Im Jahr 2019 habe ich versprochen, Humanists International dabei zu unterstützen, zu wachsen, unsere Reichweite zu diversifizieren, unsere globale Bewegung aufzubauen und unsere Zukunft zu sichern. Dazu gehörte die Entwicklung weiterer Möglichkeiten für Humanist*innen weltweit, mit uns in Kontakt zu treten und uns zu unterstützen – insbesondere in Regionen, in denen unsere Organisierung gefährlich ist. Wir haben uns verstärkt auf den Aufbau unserer Bewegung im Globalen Norden konzentriert, während wir den Globalen Süden weiterhin priorisieren. Ich freue mich sehr, dass das European Policy Forum und das European Services Network ein Erfolg geworden sind. Ich freue mich sehr, Lone hier zu sehen. Sie leitet dieses Netzwerk, das aus uns hervorgegangen ist und auf das wir immer stolz sein und mit dem wir gemeinsam an der Verwirklichung unserer Ziele arbeiten werden. Im Jahr 2022 habe ich mich verpflichtet, eine starke Nachfolge im Vorstand zu etablieren, unsere Bemühungen wieder auf den Aufbau und die Unterstützung humanistischer Organisationen in Ländern zu konzentrieren, in denen sie neu entstehen, und neue Wege zu finden, um humanistische Fachleute auf der ganzen Welt zu unterstützen und zu vernetzen. Diese Verpflichtungen haben unsere Arbeit geleitet und uns meiner Meinung nach alle erheblich gestärkt.
Das einzige Versprechen, das ich noch nicht eingelöst habe, ist das Versprechen, die Führungskräfteentwicklung und die Unterstützung vor Ort im Globalen Süden zu verstärken. Ich möchte die Generalversammlung, den Vorstand und meine*n Nachfolger*in dringend bitten, diesem Bereich unserer Arbeit im kommenden Jahr die Aufmerksamkeit zu widmen, die er verdient. Wir müssen dringend Ressourcen in diesen Regionen einsetzen.
Dies ist kein Abschied. Als Leiter der Delegation von Humanists UK werde ich wieder in die Generalversammlung zurückkehren und hoffe, diese Funktion noch viele Jahre lang ausüben zu können.
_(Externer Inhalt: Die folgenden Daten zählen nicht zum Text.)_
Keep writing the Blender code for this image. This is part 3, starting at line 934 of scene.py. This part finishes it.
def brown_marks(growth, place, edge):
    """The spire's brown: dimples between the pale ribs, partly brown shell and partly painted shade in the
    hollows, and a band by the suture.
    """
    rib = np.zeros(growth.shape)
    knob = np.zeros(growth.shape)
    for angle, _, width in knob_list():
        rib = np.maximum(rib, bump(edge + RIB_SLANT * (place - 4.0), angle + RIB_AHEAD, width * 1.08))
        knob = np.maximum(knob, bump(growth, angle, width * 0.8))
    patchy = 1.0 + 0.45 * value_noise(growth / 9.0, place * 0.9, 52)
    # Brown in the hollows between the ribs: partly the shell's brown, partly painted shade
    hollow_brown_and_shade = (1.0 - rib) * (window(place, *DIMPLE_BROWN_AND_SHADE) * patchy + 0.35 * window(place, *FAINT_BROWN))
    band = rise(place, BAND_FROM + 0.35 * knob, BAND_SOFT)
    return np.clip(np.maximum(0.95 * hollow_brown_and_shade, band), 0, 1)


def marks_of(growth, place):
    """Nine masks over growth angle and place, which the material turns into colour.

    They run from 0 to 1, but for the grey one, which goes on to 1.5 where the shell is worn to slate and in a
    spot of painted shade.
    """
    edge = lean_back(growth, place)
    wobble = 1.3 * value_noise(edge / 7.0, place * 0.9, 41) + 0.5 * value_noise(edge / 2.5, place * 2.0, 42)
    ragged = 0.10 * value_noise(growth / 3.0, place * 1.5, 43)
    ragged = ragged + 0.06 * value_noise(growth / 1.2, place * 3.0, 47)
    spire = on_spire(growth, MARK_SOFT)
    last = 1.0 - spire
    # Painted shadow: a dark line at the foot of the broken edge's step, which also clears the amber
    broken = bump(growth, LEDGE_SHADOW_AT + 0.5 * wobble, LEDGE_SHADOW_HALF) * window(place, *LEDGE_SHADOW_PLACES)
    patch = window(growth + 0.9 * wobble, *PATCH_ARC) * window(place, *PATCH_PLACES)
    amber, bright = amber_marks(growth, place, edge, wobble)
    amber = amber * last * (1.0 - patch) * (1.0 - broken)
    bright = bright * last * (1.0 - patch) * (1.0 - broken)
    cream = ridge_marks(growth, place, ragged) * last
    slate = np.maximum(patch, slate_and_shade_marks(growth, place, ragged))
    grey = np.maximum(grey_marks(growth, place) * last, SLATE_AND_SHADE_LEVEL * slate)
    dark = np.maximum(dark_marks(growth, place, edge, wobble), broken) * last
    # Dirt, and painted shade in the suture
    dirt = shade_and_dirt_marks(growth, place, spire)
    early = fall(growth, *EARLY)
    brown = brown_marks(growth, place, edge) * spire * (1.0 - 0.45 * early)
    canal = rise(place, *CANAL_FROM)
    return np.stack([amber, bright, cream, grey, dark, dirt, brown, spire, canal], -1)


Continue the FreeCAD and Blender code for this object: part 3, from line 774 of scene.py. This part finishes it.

Nachdem ich jedoch fünfzehn Jahre lang an der Spitze dieser Organisation stand, habe ich einen einzigartigen Blick auf unsere Stärken und Herausforderungen sowie auf die Chancen, die sich uns bieten, und auf die Welt, in der wir uns bewegen. Deshalb möchte ich Ihnen zum Abschluss einige direkte Ratschläge geben, die auf dieser umfangreichen Erfahrung basieren.
Erstens: Lernen Sie weiterhin voneinander. Die größte und unersetzliche Stärke unserer Bewegung ist ihre Vielfalt. Wir haben Humanist*innen aus allen Teilen der Welt, die jeweils einzigartige kulturelle Einblicke, strategische Ansätze und Erfahrungen damit mitbringen, was es bedeutet, Humanist*in zu sein. Nehmen Sie diesen Reichtum von ganzem Herzen an. Teilen Sie aktiv Ihre Erfolge, Ihre Misserfolge und die hart erarbeiteten Erkenntnisse. Die innovativen Lösungen für Herausforderungen in einem Land oder einer Region werden den Fortschritt anderswo inspirieren und beeinflussen. Wir haben dies im Vorstand erlebt: Unsere wachsende Vielfalt hat uns dabei geholfen, ein und dasselbe Problem aus einer Vielzahl fruchtbarer Blickwinkel zu betrachten. Schaffen Sie mehr Plattformen für diesen Austausch. Suchen Sie aktiv nach der Weisheit, die in jedem Teil unserer globalen Familie steckt, und feiern Sie sie. Unsere kollektive Intelligenz ist enorm.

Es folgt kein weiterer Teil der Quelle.